Copy the code below to plot all models individually:

for model in tas.models:
    tas.sel(models=model).plot(color="0.5")

Change the code so that all models have the same color.
Convert the data from K to °C.
Add a vertical line for the current year using plt.axvline(2025, color="0.1")
Look up the approximate global mean temperature on the internet. How do the models compare to that?

Calculate and plot anomalies

The models are very different from each other. They have very different global mean temperatures - to make them more comparable we can subtract the mean temperature over a period for each model and calculate anomalies.

Note

The term temperature anomaly means a departure from a reference value or long-term average

Select the time period 1850 to 1900 from tas and calculate the mean over the time dimension (i.e. over "year").
Subtract the mean over 1850 – 1900 from tas and name the result tas_anom.
Plot all models again
We want to add the multi model mean as well. Calculate the mean over all "models" of tas_anom and add it to the same plot. Color the line black. This needs to be outside of the for loop.
Create a figure with one subplot the way we learned it in the tutorial and pass ax=ax to the plot methods.
Add a title, x- and y- labels to the plot.

We now have a plot of historical and projected global mean temperature change from 1850–2100 for 20 different climate models. What can we learn from this figure?
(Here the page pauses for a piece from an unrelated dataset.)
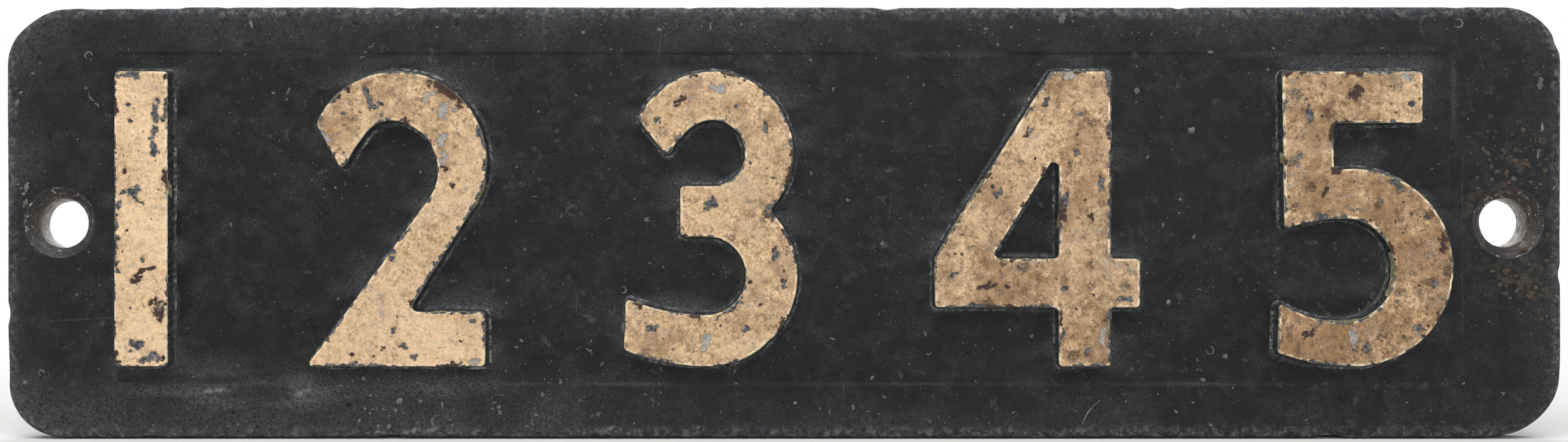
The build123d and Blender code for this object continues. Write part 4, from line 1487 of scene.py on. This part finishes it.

Note your findings in a new cell.

How different are the models at the beginning?
How different are they at the end of the 21st century?
How much did the models approximately warm on average?

Background information

As mentioned, the future part of the simulations feature a scenario with high radiative forcing and a strong warming. All the simulations were driven with the same boundary conditions. However, the models project very different temperatures at the end of the century — despite being forced with the same conditions. This poses a problem - which model should we believe?

One option is to consider the mean over all models. For example for the period 2081–2100 and for this specific selection of models we would get a multi-model mean warming of 4.7°C. For the reminder of this part we will look a bit deeper at models that show different warming and investigate the models with the highest and lowest warming, respectively.

The newest IPCC report takes a different approach to answer what temperature is likely at the end of the 21st century, given a certain scenario. They combine “different lines of evidence” - in addition to model data they also take observational data into account. Based on this they get a best estimate warming of 4.4°C at the end of the 21^st century (with a very likely range of 3.3 to 5.7) for this emission scenario.

Note that the chosen scenario — SSP5-8.5 — represents “the upper boundary of the range of scenarios described in the literature”, Indeed the SSP5-8.5 scenario might be too extreme, even if no or few actions are taken to reduce greenhouse gas emissions. (But also a more “realistic” high emission scenario still projects a very strong warming.)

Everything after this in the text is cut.